Bataille du Fort de Vaux
Résumé
La bataille du Fort de Vaux est l’un des épisodes les plus héroïques de Verdun. Du 2 au 7 juin 1916, la petite garnison commandée par le commandant Raynal résiste, coupée de tout ravitaillement, à des assauts massifs allemands sur et dans le fort. Après des bombardements terrifiants, l’infanterie allemande parvient à s’infiltrer dans les galeries et à combattre les défenseurs au lance-flammes, à la grenade et à la baïonnette, dans l’obscurité et la puanteur des boyaux. Les Français, encerclés, privés d’eau, épuisés, continuent de se battre pendant six jours, communiquant par pigeons voyageurs et signaux de fortune. La résistance prend fin uniquement lorsque la garnison, mourant de soif, n’a plus la force de continuer : Raynal remet son épée au général von Guretzky, salué par l’ennemi pour sa bravoure. Le fort ne tombera plus jamais durant la guerre et Raynal devient un symbole national de l’endurance française.
Contexte historique
Le Fort de Vaux, l’un des éléments du système défensif de Verdun, avait été partiellement désarmé avant la guerre. Après la perte du fort de Douaumont, la défense de Vaux devient stratégique. Raynal, commandant d’infanterie blessé à plusieurs reprises, prend la tête d’une garnison composite : fantassins, artilleurs, télégraphistes, brancardiers, etc. Dès mai, le fort est pilonné sans relâche : les coupoles sont pulvérisées, l’accès est coupé, les abris sont inondés de gaz et d’obus.
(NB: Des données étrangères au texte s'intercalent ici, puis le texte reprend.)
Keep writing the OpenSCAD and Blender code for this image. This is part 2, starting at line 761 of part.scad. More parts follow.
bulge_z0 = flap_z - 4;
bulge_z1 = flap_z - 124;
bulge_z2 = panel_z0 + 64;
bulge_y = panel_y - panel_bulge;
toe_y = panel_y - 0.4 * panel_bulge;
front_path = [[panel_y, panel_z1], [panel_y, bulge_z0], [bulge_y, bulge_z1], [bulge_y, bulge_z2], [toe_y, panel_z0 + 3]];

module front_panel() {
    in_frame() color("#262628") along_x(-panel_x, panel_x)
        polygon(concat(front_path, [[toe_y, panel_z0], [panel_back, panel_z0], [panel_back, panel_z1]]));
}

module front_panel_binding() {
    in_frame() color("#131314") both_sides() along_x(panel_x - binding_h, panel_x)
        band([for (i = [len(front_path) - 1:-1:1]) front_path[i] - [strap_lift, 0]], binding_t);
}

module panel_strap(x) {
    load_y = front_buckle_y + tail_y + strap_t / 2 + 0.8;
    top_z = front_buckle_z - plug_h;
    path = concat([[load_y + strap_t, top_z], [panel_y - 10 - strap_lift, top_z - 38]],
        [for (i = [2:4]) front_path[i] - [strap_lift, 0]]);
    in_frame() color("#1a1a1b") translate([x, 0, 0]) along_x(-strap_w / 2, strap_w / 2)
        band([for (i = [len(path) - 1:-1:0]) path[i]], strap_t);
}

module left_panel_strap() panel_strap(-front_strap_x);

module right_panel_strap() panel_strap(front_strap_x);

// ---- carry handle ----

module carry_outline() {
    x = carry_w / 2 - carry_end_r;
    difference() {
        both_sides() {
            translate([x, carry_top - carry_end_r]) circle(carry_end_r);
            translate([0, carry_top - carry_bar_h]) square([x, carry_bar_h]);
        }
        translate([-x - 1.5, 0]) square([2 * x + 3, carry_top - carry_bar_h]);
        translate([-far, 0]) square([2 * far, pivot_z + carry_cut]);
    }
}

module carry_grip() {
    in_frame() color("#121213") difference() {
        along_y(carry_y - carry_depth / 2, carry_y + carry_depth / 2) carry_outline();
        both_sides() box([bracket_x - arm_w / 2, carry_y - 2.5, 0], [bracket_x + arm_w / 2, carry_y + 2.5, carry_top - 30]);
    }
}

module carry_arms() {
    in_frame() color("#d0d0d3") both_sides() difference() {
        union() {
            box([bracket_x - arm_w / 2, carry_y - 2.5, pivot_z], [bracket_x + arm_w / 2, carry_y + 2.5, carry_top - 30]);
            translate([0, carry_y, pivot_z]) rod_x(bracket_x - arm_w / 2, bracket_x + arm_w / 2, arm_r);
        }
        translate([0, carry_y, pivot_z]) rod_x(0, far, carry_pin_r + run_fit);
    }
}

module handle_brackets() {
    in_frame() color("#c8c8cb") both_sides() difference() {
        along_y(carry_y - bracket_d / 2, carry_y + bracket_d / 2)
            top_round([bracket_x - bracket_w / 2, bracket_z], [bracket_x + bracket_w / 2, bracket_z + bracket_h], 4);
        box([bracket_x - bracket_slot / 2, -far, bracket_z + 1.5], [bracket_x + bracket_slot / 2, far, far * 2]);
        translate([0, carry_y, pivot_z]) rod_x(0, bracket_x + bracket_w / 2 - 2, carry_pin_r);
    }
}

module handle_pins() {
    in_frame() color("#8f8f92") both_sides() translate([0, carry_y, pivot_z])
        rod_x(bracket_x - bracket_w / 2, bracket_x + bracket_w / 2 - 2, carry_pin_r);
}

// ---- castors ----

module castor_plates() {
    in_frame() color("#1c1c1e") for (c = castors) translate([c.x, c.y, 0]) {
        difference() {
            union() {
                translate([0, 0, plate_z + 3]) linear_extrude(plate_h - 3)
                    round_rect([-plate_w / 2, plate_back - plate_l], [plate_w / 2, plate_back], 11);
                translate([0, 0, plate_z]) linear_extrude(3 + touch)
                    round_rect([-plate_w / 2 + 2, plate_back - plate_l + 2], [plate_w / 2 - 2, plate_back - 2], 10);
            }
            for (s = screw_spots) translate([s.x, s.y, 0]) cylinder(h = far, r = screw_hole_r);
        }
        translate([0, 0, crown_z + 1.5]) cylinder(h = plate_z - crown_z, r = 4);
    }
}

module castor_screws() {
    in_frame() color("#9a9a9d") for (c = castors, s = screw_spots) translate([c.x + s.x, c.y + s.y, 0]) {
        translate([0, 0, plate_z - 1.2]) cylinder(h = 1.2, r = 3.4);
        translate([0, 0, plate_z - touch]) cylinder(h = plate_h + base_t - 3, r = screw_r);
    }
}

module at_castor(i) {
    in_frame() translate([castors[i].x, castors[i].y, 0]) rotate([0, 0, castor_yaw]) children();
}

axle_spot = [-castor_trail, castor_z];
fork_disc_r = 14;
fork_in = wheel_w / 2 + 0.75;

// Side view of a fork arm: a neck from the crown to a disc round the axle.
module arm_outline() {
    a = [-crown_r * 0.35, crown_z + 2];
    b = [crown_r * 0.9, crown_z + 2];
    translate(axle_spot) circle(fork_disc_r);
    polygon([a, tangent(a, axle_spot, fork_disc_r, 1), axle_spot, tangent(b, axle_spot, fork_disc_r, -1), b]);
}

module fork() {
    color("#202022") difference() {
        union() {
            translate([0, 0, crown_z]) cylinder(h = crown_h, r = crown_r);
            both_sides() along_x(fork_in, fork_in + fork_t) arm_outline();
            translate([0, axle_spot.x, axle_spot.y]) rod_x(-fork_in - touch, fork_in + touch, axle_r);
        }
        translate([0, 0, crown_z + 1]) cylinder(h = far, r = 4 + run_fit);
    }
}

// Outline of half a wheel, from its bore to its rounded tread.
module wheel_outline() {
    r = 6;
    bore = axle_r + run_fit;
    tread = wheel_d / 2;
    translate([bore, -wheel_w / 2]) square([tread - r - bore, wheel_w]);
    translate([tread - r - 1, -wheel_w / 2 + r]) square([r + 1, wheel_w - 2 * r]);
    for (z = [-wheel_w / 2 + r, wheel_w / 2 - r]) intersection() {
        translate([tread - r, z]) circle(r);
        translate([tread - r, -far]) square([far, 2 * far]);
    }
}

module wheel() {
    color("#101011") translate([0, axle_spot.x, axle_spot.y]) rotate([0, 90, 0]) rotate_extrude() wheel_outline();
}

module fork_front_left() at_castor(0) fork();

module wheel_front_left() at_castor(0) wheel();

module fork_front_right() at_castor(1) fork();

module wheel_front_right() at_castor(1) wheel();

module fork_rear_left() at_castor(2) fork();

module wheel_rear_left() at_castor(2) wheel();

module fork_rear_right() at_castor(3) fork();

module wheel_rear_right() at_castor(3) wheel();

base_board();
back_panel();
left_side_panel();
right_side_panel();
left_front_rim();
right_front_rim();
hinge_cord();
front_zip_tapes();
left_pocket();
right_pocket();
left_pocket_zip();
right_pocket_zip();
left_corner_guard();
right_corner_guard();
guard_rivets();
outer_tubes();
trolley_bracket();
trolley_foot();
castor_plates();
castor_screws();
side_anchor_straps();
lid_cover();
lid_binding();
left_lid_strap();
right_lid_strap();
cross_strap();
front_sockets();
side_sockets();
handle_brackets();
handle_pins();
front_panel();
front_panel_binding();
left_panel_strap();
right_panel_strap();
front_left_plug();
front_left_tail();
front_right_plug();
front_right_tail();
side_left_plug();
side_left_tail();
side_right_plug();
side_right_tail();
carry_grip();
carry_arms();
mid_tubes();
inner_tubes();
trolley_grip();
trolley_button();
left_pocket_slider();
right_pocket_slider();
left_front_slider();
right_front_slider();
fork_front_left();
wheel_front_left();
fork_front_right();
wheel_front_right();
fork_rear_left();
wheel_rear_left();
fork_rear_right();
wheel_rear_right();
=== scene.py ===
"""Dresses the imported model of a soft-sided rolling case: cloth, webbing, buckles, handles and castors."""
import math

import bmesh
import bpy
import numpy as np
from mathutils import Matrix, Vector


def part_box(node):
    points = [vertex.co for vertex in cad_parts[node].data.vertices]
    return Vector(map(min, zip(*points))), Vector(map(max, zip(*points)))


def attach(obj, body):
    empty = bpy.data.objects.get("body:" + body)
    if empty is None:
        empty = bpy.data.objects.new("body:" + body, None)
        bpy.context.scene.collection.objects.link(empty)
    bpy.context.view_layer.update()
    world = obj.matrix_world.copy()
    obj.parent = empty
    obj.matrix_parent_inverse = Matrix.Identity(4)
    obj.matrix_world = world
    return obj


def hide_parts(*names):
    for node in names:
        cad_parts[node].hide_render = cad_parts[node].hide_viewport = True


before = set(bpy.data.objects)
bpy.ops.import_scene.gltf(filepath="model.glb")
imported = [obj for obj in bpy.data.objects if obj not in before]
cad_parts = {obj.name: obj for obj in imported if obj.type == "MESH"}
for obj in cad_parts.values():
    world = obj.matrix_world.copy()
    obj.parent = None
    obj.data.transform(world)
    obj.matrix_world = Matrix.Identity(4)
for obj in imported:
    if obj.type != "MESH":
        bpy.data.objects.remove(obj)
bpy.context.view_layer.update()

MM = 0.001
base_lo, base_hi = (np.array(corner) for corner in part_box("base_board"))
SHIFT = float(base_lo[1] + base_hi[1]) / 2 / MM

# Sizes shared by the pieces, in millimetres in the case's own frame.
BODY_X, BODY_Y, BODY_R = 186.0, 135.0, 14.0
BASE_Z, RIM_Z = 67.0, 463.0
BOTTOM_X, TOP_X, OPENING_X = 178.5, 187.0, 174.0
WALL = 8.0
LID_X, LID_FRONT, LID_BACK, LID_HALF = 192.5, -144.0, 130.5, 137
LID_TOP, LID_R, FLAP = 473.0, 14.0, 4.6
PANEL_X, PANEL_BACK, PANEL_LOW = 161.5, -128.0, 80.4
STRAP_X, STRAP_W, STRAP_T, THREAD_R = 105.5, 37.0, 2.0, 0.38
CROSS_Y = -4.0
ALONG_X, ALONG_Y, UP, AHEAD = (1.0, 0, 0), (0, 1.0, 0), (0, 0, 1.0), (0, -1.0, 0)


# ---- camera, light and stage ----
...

Lorsque les Allemands lancent l’assaut final début juin, la garnison est totalement isolée, ravitaillée uniquement par pigeons voyageurs (le célèbre Vaillant) et messages de fortune. Les défenseurs se battent dans des conditions inhumaines : obscurité, gaz, chaleur, manque d’eau (les blessés boivent leur propre urine), rats et cadavres jonchent les couloirs. Malgré la promesse de secours, aucun renfort n’arrivera à temps. La résistance du fort galvanise l’arrière et renforce la légende de Verdun.
Déroulement et tactiques
Les Allemands emploient des moyens considérables : pilonnages continus (obus de 420 mm), sapeurs d’assaut, lance-flammes, grenades à gaz, explosions pour ouvrir les caponnières. L’assaut se déroule en deux temps : d’abord l’attaque extérieure (où les défenseurs reculent dans les galeries), puis les combats souterrains dans les couloirs, où chaque mètre est disputé à la grenade et à la baïonnette. Les Français organisent des barrages dans les galeries, utilisent toutes les munitions disponibles, sabotent les issues pour ralentir la progression ennemie. Les communications sont maintenues par un dernier pigeon (Vaillant), porteur du message désespéré de Raynal au QG : 'Tenons toujours mais demandons d’urgence secours, situation critique.' L’évacuation des blessés devient impossible, le manque d’eau cause des morts par déshydratation. Raynal ordonne la reddition le 7 juin, considérant qu’il n’est plus possible de défendre le fort sans sacrifier inutilement les survivants.
Conséquences
La chute du Fort de Vaux, malgré la défaite tactique, est une victoire morale pour la France : Raynal et ses hommes sont acclamés comme des héros, leur résistance galvanise l’opinion et l’armée. L’épisode du pigeon Vaillant entre dans la légende militaire. L’armée française tire des leçons tactiques majeures sur la nécessité de renforcement, de ravitaillement et de coordination dans la guerre de positions. Le fort sera repris par les Français en novembre 1916, lors des contre-offensives de Nivelle. La mémoire de Vaux (et de Raynal) structure la commémoration de Verdun : plaques, ossuaires, visites scolaires et militaires perpétuent la mémoire du sacrifice et de la fraternité d’armes. L’adversaire lui-même, le général von Guretzky, salue la bravoure de la garnison. Le fort de Vaux reste aujourd’hui un haut-lieu de la mémoire nationale.